### Exercise requirements
Extract the full listing below without altering a single character.

### Material shown
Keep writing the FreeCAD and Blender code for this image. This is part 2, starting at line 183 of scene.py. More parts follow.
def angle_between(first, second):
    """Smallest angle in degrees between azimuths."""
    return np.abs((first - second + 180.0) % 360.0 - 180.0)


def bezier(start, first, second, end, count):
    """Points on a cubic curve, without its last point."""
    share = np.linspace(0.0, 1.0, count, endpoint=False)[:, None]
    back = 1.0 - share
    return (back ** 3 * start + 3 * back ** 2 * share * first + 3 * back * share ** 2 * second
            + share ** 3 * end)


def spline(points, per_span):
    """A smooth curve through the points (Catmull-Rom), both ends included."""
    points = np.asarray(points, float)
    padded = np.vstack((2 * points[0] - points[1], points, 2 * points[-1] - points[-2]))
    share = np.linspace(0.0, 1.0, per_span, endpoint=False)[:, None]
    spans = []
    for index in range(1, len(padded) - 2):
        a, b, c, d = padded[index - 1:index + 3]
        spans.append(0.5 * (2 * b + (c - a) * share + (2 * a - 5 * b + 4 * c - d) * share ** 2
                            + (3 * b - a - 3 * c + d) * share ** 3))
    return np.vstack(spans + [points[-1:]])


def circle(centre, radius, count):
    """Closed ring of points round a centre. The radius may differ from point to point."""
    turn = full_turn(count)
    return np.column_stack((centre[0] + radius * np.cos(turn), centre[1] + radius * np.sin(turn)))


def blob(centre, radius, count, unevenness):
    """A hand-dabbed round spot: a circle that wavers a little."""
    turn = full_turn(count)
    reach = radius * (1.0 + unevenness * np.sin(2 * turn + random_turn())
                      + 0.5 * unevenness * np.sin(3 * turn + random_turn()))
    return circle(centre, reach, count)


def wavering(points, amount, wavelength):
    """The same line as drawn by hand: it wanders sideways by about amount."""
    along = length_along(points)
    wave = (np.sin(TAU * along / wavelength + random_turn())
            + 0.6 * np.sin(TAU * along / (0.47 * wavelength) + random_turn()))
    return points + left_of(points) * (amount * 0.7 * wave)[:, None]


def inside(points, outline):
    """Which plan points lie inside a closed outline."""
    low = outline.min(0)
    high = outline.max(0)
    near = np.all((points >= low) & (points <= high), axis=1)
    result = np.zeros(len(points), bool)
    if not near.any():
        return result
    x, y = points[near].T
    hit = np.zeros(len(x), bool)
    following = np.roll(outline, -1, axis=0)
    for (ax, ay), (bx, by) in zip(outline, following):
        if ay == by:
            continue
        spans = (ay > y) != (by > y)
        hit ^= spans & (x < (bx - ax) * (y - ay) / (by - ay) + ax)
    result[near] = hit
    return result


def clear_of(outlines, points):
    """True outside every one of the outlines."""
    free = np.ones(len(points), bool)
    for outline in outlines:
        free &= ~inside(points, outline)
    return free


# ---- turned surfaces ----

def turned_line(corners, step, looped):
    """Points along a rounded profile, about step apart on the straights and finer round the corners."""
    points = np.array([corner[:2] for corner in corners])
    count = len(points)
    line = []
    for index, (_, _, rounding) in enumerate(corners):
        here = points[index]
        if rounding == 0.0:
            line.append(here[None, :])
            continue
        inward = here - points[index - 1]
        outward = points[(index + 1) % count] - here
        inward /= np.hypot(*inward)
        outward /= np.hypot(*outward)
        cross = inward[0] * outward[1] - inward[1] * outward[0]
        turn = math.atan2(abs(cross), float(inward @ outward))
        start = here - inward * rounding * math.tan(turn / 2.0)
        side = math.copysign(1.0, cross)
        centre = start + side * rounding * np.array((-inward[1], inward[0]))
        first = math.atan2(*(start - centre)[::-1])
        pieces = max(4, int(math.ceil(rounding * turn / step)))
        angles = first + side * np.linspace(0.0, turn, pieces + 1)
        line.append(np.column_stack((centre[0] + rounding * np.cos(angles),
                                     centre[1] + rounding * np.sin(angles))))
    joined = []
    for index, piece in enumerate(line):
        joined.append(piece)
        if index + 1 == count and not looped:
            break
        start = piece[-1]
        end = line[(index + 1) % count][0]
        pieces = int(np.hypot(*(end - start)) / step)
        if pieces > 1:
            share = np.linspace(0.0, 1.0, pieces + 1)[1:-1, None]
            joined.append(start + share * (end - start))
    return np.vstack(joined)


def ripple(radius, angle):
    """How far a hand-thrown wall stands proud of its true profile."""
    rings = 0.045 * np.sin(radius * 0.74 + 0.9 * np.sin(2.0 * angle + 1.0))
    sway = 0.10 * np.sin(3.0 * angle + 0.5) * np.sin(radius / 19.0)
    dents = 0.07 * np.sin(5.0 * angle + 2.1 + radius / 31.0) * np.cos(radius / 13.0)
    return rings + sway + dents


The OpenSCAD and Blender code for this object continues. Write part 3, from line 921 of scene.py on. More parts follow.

### Response to this exercise
Keep writing the FreeCAD and Blender code for this image. This is part 2, starting at line 183 of scene.py. More parts follow.
def angle_between(first, second):
    """Smallest angle in degrees between azimuths."""
    return np.abs((first - second + 180.0) % 360.0 - 180.0)


def bezier(start, first, second, end, count):
    """Points on a cubic curve, without its last point."""
    share = np.linspace(0.0, 1.0, count, endpoint=False)[:, None]
    back = 1.0 - share
    return (back ** 3 * start + 3 * back ** 2 * share * first + 3 * back * share ** 2 * second
            + share ** 3 * end)


def spline(points, per_span):
    """A smooth curve through the points (Catmull-Rom), both ends included."""
    points = np.asarray(points, float)
    padded = np.vstack((2 * points[0] - points[1], points, 2 * points[-1] - points[-2]))
    share = np.linspace(0.0, 1.0, per_span, endpoint=False)[:, None]
    spans = []
    for index in range(1, len(padded) - 2):
        a, b, c, d = padded[index - 1:index + 3]
        spans.append(0.5 * (2 * b + (c - a) * share + (2 * a - 5 * b + 4 * c - d) * share ** 2
                            + (3 * b - a - 3 * c + d) * share ** 3))
    return np.vstack(spans + [points[-1:]])


def circle(centre, radius, count):
    """Closed ring of points round a centre. The radius may differ from point to point."""
    turn = full_turn(count)
    return np.column_stack((centre[0] + radius * np.cos(turn), centre[1] + radius * np.sin(turn)))


def blob(centre, radius, count, unevenness):
    """A hand-dabbed round spot: a circle that wavers a little."""
    turn = full_turn(count)
    reach = radius * (1.0 + unevenness * np.sin(2 * turn + random_turn())
                      + 0.5 * unevenness * np.sin(3 * turn + random_turn()))
    return circle(centre, reach, count)


def wavering(points, amount, wavelength):
    """The same line as drawn by hand: it wanders sideways by about amount."""
    along = length_along(points)
    wave = (np.sin(TAU * along / wavelength + random_turn())
            + 0.6 * np.sin(TAU * along / (0.47 * wavelength) + random_turn()))
    return points + left_of(points) * (amount * 0.7 * wave)[:, None]


def inside(points, outline):
    """Which plan points lie inside a closed outline."""
    low = outline.min(0)
    high = outline.max(0)
    near = np.all((points >= low) & (points <= high), axis=1)
    result = np.zeros(len(points), bool)
    if not near.any():
        return result
    x, y = points[near].T
    hit = np.zeros(len(x), bool)
    following = np.roll(outline, -1, axis=0)
    for (ax, ay), (bx, by) in zip(outline, following):
        if ay == by:
            continue
        spans = (ay > y) != (by > y)
        hit ^= spans & (x < (bx - ax) * (y - ay) / (by - ay) + ax)
    result[near] = hit
    return result


def clear_of(outlines, points):
    """True outside every one of the outlines."""
    free = np.ones(len(points), bool)
    for outline in outlines:
        free &= ~inside(points, outline)
    return free


# ---- turned surfaces ----

def turned_line(corners, step, looped):
    """Points along a rounded profile, about step apart on the straights and finer round the corners."""
    points = np.array([corner[:2] for corner in corners])
    count = len(points)
    line = []
    for index, (_, _, rounding) in enumerate(corners):
        here = points[index]
        if rounding == 0.0:
            line.append(here[None, :])
            continue
        inward = here - points[index - 1]
        outward = points[(index + 1) % count] - here
        inward /= np.hypot(*inward)
        outward /= np.hypot(*outward)
        cross = inward[0] * outward[1] - inward[1] * outward[0]
        turn = math.atan2(abs(cross), float(inward @ outward))
        start = here - inward * rounding * math.tan(turn / 2.0)
        side = math.copysign(1.0, cross)
        centre = start + side * rounding * np.array((-inward[1], inward[0]))
        first = math.atan2(*(start - centre)[::-1])
        pieces = max(4, int(math.ceil(rounding * turn / step)))
        angles = first + side * np.linspace(0.0, turn, pieces + 1)
        line.append(np.column_stack((centre[0] + rounding * np.cos(angles),
                                     centre[1] + rounding * np.sin(angles))))
    joined = []
    for index, piece in enumerate(line):
        joined.append(piece)
        if index + 1 == count and not looped:
            break
        start = piece[-1]
        end = line[(index + 1) % count][0]
        pieces = int(np.hypot(*(end - start)) / step)
        if pieces > 1:
            share = np.linspace(0.0, 1.0, pieces + 1)[1:-1, None]
            joined.append(start + share * (end - start))
    return np.vstack(joined)


def ripple(radius, angle):
    """How far a hand-thrown wall stands proud of its true profile."""
    rings = 0.045 * np.sin(radius * 0.74 + 0.9 * np.sin(2.0 * angle + 1.0))
    sway = 0.10 * np.sin(3.0 * angle + 0.5) * np.sin(radius / 19.0)
    dents = 0.07 * np.sin(5.0 * angle + 2.1 + radius / 31.0) * np.cos(radius / 13.0)
    return rings + sway + dents


The OpenSCAD and Blender code for this object continues. Write part 3, from line 921 of scene.py on. More parts follow.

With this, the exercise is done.